For the first time, an attempt has been made to manage marine ecosystems
in what is considered to be a landmark decision, California has adopted the Marine Life Protection Act ( mlpa ) to save marine ecosystems which are being threatened by over-fishing and unsustainable fishing techniques. According to a 1995 report of the Food and Agricultural Organisation, the biodiversity in nine of the world's 17 major fishing grounds is dwindling and 70 per cent of the planet's marine stocks are heavily exploited or already depleted.
The mlpa calls for "adaptive management" with regard to Marine Protected Areas ( mpa s), which are defined as "discrete geographic marine or estuarine areas, seaward of the high tide line or the mouth of coastal rivers, including intertidal and subtidal terrains along with their overlying water and associated flora and fauna, that have been designated by law, administrative action or voter initiative to protect or conserve marine life and habitat".

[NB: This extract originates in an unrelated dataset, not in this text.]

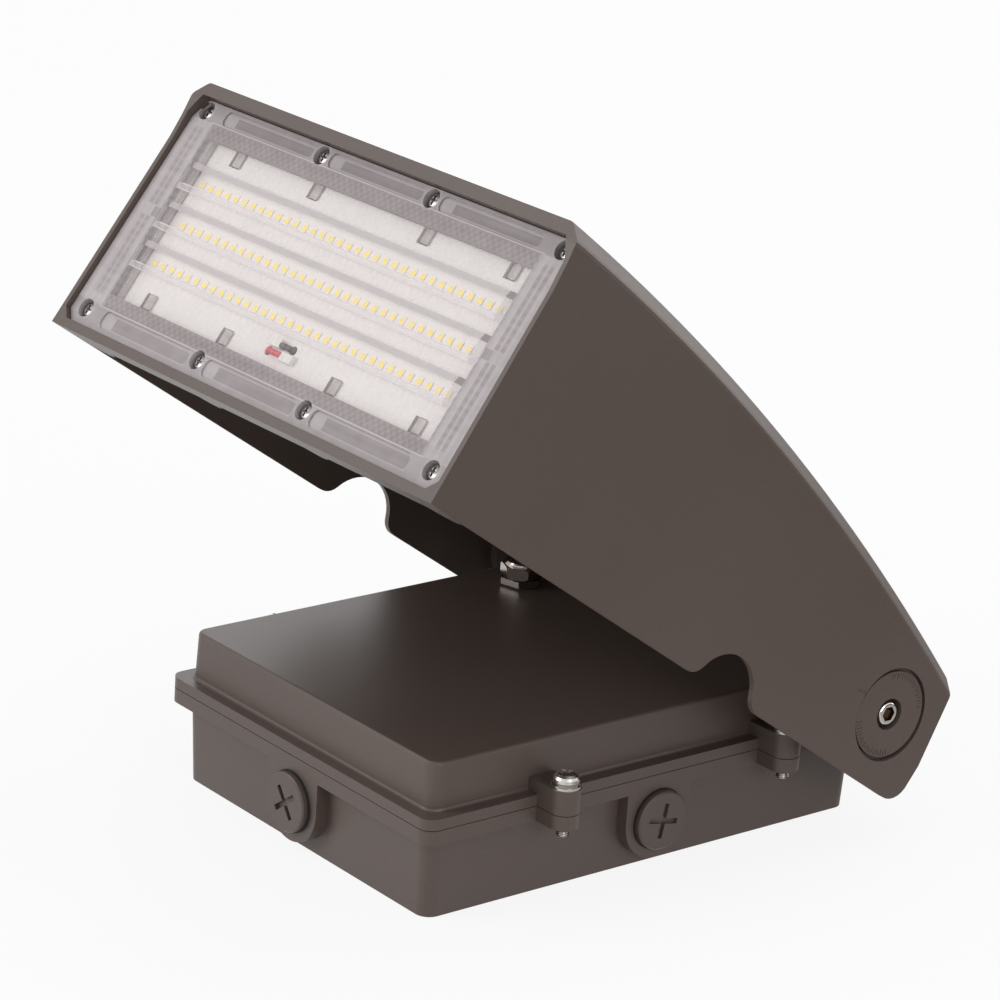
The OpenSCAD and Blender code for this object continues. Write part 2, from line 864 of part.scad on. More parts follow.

An mpa may include Marine Life Reserves ( mlr s) or protected areas where all extractive activities are prohibited; and other areas that allow commercial and recreational activities, provided they are consistent with the goals and guidelines laid down by the authorities. "Adaptive management" is a policy that seeks to improve the management of biological resources, particularly in areas of scientific uncertainty, through monitoring and evaluation so that the interaction of different elements within a marine system is better understood. A master plan will soon be prepared with the help of conservationists, marine scientists, staff from national marine sanctuaries and the us navy. After a series of public meetings, a final master plan is expected to be adopted by July 2002.
Already, certain oceanic areas with distinct biological characteristics have been marked as special "biogeographical" areas by the state. These include areas south of Point Conception near Santa Barbara in southern California, areas between Point Conception and Point Arena in Mendocino county in northern California and areas north of Point Arena.